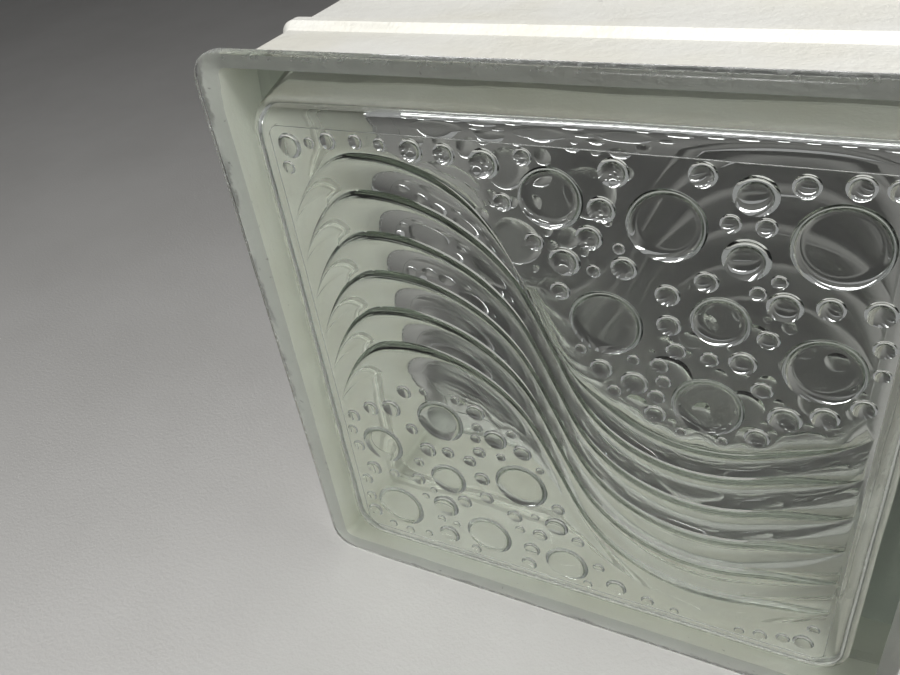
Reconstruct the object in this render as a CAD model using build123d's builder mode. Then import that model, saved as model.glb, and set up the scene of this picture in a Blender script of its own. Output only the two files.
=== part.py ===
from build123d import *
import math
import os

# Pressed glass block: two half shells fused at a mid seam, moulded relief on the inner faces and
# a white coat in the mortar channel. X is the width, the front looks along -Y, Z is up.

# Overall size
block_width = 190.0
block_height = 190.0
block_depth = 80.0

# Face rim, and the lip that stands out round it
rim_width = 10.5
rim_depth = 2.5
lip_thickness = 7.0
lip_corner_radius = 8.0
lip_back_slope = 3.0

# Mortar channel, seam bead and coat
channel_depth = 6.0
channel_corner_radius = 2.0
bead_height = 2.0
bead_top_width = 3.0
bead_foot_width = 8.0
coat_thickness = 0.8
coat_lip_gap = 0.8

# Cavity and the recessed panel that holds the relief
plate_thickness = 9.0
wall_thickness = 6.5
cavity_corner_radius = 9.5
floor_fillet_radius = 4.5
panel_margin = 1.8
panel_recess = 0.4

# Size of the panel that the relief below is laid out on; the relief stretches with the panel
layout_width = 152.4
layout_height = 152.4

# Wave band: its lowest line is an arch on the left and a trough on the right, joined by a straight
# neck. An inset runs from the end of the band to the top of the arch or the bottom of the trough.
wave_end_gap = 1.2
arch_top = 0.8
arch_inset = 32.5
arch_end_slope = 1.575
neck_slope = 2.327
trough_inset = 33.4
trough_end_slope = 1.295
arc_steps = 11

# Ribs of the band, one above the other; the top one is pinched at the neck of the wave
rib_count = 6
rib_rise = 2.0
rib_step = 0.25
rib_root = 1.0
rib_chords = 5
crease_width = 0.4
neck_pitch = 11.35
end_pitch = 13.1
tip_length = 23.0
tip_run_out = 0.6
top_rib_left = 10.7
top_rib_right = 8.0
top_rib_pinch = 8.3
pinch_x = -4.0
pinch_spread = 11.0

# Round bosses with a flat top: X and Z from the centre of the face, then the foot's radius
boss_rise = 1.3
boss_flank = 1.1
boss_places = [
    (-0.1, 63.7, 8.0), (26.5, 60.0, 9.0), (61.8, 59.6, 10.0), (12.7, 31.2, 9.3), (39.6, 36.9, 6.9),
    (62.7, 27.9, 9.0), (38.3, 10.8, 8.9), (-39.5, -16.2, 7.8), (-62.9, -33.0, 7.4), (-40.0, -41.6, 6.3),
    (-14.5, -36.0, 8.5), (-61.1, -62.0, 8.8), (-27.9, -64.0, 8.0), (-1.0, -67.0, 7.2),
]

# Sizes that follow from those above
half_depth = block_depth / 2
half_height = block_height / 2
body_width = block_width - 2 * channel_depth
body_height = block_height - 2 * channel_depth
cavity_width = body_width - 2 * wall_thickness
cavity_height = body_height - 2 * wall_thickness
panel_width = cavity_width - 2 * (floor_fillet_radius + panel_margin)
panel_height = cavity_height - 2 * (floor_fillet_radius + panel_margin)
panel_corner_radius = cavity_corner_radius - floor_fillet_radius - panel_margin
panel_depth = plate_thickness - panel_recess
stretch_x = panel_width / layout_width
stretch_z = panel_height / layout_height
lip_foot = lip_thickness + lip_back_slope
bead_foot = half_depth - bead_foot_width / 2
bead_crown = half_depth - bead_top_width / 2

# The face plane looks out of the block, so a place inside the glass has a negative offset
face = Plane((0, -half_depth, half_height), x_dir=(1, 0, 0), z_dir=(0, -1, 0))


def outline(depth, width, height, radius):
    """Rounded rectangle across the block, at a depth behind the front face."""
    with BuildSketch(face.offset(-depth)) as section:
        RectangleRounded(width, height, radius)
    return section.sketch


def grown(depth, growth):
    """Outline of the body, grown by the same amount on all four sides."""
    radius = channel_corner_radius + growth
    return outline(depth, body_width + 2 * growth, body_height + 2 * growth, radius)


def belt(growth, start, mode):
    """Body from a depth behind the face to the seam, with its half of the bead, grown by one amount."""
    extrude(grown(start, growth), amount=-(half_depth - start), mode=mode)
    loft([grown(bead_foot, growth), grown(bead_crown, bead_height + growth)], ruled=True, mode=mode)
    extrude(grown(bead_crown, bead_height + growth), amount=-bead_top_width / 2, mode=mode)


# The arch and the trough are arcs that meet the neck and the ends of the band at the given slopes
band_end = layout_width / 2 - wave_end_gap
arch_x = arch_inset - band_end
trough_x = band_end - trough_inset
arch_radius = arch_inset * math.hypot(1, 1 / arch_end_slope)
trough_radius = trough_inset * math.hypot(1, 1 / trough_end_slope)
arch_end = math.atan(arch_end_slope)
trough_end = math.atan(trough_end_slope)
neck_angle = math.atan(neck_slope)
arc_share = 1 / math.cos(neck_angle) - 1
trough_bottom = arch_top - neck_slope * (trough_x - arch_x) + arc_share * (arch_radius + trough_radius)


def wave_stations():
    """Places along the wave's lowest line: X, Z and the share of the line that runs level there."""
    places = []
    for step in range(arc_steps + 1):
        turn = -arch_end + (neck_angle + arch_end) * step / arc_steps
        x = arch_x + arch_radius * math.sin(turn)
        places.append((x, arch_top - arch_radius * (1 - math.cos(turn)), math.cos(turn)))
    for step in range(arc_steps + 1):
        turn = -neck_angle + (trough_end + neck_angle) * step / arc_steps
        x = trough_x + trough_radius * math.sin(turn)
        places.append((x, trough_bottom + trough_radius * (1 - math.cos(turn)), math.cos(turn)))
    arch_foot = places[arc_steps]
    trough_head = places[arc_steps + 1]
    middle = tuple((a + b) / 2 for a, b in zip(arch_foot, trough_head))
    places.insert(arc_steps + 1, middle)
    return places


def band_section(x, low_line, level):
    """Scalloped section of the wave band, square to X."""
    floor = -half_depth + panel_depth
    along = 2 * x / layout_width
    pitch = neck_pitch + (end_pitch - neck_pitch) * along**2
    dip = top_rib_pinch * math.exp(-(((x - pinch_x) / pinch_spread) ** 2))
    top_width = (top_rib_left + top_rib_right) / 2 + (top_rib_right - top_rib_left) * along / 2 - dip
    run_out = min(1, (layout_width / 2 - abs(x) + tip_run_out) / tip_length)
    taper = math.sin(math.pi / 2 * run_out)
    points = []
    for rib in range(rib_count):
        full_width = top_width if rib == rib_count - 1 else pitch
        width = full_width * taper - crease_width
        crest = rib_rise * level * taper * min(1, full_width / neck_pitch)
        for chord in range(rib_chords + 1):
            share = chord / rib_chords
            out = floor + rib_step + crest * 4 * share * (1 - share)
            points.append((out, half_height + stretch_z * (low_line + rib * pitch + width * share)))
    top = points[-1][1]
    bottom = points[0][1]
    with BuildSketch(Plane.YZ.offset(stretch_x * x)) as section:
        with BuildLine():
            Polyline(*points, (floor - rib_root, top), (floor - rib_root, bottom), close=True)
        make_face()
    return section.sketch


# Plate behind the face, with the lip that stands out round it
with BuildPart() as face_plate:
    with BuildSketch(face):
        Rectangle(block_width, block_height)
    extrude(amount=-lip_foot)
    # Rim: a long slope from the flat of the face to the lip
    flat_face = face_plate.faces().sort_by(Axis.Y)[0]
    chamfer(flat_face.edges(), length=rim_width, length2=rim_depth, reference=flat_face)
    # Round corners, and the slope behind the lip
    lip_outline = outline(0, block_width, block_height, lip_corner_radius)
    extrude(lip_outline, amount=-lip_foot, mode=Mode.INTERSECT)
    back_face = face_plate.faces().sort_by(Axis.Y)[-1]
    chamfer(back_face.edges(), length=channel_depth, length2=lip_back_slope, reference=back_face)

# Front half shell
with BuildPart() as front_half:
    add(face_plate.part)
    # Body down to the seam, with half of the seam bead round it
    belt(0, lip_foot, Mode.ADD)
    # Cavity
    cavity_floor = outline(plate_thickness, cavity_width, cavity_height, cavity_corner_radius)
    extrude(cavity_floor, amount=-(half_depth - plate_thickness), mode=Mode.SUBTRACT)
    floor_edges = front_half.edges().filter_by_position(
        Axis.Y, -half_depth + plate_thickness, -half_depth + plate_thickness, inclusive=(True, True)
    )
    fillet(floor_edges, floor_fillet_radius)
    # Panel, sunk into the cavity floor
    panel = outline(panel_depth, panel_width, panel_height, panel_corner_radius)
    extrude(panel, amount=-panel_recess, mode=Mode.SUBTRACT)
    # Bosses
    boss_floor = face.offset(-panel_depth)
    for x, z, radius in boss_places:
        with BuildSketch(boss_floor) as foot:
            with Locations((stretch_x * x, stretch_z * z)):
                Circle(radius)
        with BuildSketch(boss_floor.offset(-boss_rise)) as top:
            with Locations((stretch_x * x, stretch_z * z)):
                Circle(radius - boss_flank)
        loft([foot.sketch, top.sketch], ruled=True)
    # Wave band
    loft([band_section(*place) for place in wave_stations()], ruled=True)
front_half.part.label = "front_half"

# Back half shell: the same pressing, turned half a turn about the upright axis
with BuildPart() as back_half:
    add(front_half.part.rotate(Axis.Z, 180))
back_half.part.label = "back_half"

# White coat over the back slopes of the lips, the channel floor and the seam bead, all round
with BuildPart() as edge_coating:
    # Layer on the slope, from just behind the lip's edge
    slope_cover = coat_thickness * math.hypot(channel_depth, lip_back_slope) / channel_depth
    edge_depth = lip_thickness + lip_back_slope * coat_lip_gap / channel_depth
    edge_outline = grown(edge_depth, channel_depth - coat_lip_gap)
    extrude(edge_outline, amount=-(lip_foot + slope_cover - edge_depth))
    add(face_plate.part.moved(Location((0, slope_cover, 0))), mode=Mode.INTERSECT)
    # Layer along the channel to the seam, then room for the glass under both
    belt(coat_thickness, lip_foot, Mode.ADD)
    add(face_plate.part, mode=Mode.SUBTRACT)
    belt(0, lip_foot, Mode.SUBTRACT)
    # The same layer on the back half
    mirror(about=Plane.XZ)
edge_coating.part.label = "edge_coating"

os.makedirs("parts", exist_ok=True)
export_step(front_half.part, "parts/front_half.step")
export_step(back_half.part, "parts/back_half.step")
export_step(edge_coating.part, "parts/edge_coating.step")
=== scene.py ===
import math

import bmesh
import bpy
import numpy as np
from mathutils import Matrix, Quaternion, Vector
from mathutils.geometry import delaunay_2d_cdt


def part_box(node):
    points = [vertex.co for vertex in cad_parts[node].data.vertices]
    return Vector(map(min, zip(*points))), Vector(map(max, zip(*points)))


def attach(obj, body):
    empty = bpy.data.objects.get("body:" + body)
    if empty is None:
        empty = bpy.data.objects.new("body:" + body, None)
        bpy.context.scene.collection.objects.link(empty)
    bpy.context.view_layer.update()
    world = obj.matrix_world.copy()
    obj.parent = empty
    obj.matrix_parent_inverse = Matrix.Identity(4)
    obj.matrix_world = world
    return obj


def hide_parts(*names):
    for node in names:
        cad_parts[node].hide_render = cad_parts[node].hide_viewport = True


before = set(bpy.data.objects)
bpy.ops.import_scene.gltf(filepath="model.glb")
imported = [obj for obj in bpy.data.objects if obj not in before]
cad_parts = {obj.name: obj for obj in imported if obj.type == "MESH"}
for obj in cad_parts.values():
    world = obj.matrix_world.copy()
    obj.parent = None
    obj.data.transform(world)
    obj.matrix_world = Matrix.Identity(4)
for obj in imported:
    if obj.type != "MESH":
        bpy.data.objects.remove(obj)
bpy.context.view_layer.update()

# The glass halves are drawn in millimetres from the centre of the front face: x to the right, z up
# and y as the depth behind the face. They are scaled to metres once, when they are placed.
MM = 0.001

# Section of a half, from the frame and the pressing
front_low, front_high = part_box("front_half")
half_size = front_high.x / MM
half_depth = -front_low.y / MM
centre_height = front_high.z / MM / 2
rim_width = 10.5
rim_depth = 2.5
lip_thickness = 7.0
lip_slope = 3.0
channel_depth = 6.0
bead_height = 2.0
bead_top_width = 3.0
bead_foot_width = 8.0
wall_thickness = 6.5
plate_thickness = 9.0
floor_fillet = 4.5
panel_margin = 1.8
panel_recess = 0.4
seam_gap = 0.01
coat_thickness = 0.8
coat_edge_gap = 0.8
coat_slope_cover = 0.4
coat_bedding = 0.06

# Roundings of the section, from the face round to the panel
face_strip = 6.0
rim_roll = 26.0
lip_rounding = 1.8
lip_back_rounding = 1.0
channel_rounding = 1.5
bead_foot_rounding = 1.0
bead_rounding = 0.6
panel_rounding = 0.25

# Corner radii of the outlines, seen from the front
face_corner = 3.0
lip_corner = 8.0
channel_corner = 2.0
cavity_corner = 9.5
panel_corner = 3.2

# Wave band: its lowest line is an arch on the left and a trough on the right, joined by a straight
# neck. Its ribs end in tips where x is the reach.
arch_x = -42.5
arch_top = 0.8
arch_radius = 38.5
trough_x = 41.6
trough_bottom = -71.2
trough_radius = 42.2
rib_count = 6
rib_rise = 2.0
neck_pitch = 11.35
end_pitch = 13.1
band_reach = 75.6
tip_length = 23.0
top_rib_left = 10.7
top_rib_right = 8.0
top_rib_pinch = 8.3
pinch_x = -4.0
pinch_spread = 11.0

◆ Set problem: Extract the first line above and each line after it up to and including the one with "layout_height = 152.4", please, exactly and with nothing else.

◆ Solution for this problem:
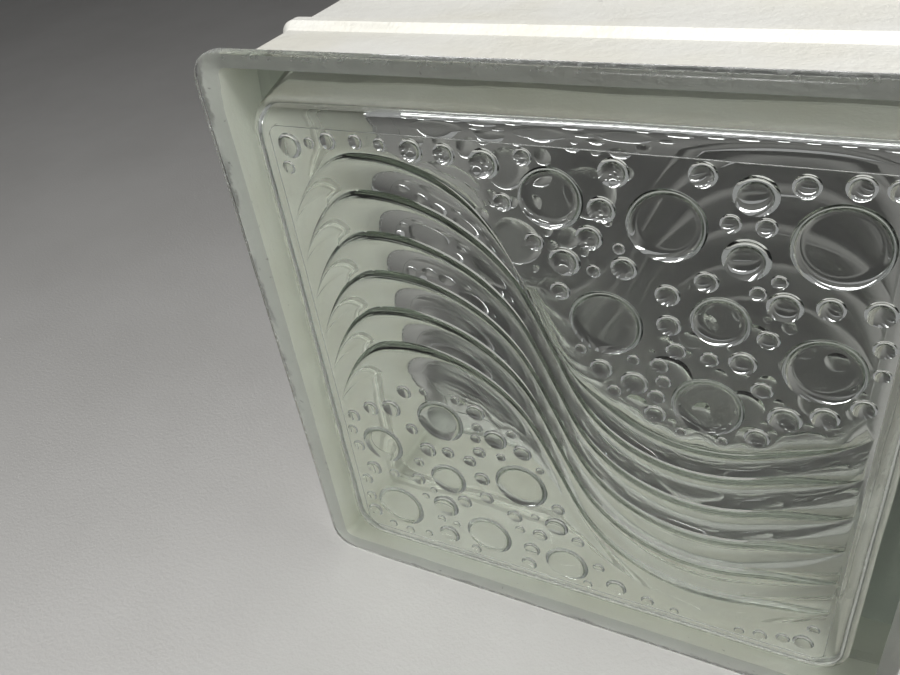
Reconstruct the object in this render as a CAD model using build123d's builder mode. Then import that model, saved as model.glb, and set up the scene of this picture in a Blender script of its own. Output only the two files.
=== part.py ===
from build123d import *
import math
import os

# Pressed glass block: two half shells fused at a mid seam, moulded relief on the inner faces and
# a white coat in the mortar channel. X is the width, the front looks along -Y, Z is up.

# Overall size
block_width = 190.0
block_height = 190.0
block_depth = 80.0

# Face rim, and the lip that stands out round it
rim_width = 10.5
rim_depth = 2.5
lip_thickness = 7.0
lip_corner_radius = 8.0
lip_back_slope = 3.0

# Mortar channel, seam bead and coat
channel_depth = 6.0
channel_corner_radius = 2.0
bead_height = 2.0
bead_top_width = 3.0
bead_foot_width = 8.0
coat_thickness = 0.8
coat_lip_gap = 0.8

# Cavity and the recessed panel that holds the relief
plate_thickness = 9.0
wall_thickness = 6.5
cavity_corner_radius = 9.5
floor_fillet_radius = 4.5
panel_margin = 1.8
panel_recess = 0.4

# Size of the panel that the relief below is laid out on; the relief stretches with the panel
layout_width = 152.4
layout_height = 152.4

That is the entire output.